AIM: Transcribe word for word only the span whose first line is the one with "gland_cap();" and whose last line is the one with "before = set(bpy.data.objects)"; both of those lines belong to it.

RECORDED DATA:
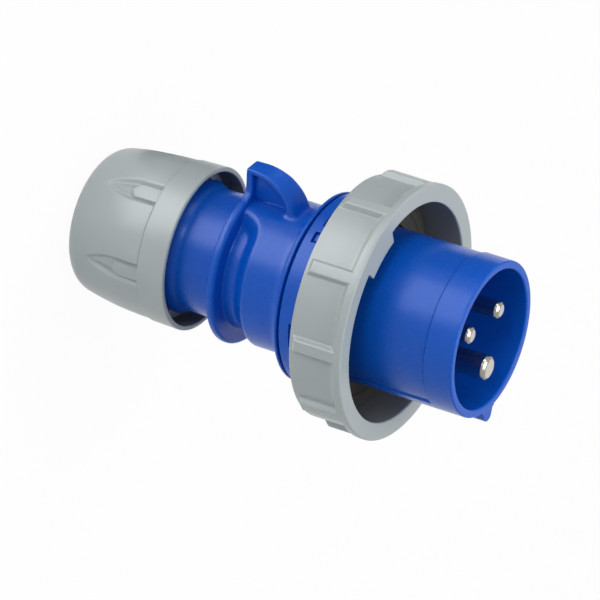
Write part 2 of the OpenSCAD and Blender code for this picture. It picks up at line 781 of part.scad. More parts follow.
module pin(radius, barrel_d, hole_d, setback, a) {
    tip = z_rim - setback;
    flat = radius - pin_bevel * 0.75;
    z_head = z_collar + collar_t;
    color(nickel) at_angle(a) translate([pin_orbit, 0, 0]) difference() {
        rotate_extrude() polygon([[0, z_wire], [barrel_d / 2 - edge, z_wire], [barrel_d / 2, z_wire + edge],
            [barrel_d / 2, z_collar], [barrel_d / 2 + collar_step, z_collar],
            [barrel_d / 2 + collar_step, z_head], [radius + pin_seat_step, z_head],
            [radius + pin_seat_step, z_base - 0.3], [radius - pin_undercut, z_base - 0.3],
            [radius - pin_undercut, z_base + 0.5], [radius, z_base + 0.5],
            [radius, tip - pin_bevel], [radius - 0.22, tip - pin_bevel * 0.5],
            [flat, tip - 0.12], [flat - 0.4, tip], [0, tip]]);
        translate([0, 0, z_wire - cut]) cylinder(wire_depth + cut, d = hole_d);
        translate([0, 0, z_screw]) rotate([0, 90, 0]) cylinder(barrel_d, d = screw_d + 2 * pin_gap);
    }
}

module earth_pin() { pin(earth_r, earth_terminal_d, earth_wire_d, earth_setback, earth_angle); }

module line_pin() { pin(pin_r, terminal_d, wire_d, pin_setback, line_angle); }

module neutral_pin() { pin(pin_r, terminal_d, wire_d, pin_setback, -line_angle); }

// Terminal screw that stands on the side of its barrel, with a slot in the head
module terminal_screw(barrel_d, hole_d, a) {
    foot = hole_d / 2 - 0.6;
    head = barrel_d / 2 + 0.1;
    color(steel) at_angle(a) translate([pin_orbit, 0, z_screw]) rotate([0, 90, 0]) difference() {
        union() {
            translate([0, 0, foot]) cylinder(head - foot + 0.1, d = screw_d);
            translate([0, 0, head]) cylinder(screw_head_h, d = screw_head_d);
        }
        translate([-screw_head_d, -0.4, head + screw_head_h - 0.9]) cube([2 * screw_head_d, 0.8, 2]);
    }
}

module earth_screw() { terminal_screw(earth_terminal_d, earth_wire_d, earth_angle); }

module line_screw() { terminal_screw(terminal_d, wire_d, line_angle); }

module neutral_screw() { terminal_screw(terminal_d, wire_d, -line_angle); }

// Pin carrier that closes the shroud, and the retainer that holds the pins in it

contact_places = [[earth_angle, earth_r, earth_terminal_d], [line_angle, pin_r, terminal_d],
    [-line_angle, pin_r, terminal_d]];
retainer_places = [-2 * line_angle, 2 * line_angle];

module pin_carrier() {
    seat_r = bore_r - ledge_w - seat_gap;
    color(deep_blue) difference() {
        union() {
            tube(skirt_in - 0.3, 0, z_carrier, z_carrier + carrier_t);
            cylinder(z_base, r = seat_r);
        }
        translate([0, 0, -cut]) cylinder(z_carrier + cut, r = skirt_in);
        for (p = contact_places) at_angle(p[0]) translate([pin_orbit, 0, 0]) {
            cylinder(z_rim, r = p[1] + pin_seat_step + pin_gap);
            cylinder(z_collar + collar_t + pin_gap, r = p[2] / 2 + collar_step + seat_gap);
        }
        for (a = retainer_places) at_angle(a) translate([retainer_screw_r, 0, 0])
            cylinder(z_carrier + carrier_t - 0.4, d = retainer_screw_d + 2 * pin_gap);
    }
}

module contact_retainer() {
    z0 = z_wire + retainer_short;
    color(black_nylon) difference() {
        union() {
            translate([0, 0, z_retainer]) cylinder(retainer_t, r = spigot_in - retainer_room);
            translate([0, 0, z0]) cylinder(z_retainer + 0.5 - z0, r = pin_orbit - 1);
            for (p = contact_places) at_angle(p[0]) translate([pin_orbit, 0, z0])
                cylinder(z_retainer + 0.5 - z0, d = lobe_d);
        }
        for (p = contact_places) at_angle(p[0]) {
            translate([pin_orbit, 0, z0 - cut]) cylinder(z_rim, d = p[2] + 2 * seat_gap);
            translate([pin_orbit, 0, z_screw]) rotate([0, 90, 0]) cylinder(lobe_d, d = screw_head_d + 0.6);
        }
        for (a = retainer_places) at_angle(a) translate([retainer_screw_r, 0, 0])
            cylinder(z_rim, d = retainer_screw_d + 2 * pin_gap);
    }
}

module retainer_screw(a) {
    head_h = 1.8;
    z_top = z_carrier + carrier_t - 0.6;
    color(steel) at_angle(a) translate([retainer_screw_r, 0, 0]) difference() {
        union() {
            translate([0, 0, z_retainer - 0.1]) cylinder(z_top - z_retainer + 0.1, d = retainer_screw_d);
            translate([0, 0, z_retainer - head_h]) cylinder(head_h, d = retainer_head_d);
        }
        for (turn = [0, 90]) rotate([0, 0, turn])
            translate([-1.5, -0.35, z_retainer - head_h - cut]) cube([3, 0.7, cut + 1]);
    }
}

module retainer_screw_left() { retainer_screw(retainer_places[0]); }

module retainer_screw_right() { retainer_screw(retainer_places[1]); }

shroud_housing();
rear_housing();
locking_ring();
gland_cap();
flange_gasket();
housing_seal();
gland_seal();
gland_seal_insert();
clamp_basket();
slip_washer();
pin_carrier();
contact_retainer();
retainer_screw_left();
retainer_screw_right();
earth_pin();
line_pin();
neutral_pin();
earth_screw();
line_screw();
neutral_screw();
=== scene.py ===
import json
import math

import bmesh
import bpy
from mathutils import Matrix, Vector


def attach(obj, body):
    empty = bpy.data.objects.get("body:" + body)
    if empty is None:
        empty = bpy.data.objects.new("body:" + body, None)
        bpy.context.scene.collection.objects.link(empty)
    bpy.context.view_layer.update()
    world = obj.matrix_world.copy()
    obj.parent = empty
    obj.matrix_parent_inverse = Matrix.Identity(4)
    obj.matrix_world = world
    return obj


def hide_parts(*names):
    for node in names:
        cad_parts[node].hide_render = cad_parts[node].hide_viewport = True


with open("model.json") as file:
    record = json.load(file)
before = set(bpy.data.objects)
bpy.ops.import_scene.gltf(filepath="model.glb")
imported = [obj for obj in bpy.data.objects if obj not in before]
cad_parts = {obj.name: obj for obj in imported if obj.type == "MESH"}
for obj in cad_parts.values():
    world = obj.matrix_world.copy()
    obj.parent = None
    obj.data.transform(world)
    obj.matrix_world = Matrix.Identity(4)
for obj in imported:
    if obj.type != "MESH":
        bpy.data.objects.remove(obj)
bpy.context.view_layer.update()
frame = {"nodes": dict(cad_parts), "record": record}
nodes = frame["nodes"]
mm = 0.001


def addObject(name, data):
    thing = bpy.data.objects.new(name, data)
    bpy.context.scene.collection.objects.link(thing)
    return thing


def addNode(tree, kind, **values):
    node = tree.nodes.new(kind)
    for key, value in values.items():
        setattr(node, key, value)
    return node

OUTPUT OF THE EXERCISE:
gland_cap();
flange_gasket();
housing_seal();
gland_seal();
gland_seal_insert();
clamp_basket();
slip_washer();
pin_carrier();
contact_retainer();
retainer_screw_left();
retainer_screw_right();
earth_pin();
line_pin();
neutral_pin();
earth_screw();
line_screw();
neutral_screw();
=== scene.py ===
import json
import math

import bmesh
import bpy
from mathutils import Matrix, Vector


def attach(obj, body):
    empty = bpy.data.objects.get("body:" + body)
    if empty is None:
        empty = bpy.data.objects.new("body:" + body, None)
        bpy.context.scene.collection.objects.link(empty)
    bpy.context.view_layer.update()
    world = obj.matrix_world.copy()
    obj.parent = empty
    obj.matrix_parent_inverse = Matrix.Identity(4)
    obj.matrix_world = world
    return obj


def hide_parts(*names):
    for node in names:
        cad_parts[node].hide_render = cad_parts[node].hide_viewport = True


with open("model.json") as file:
    record = json.load(file)
before = set(bpy.data.objects)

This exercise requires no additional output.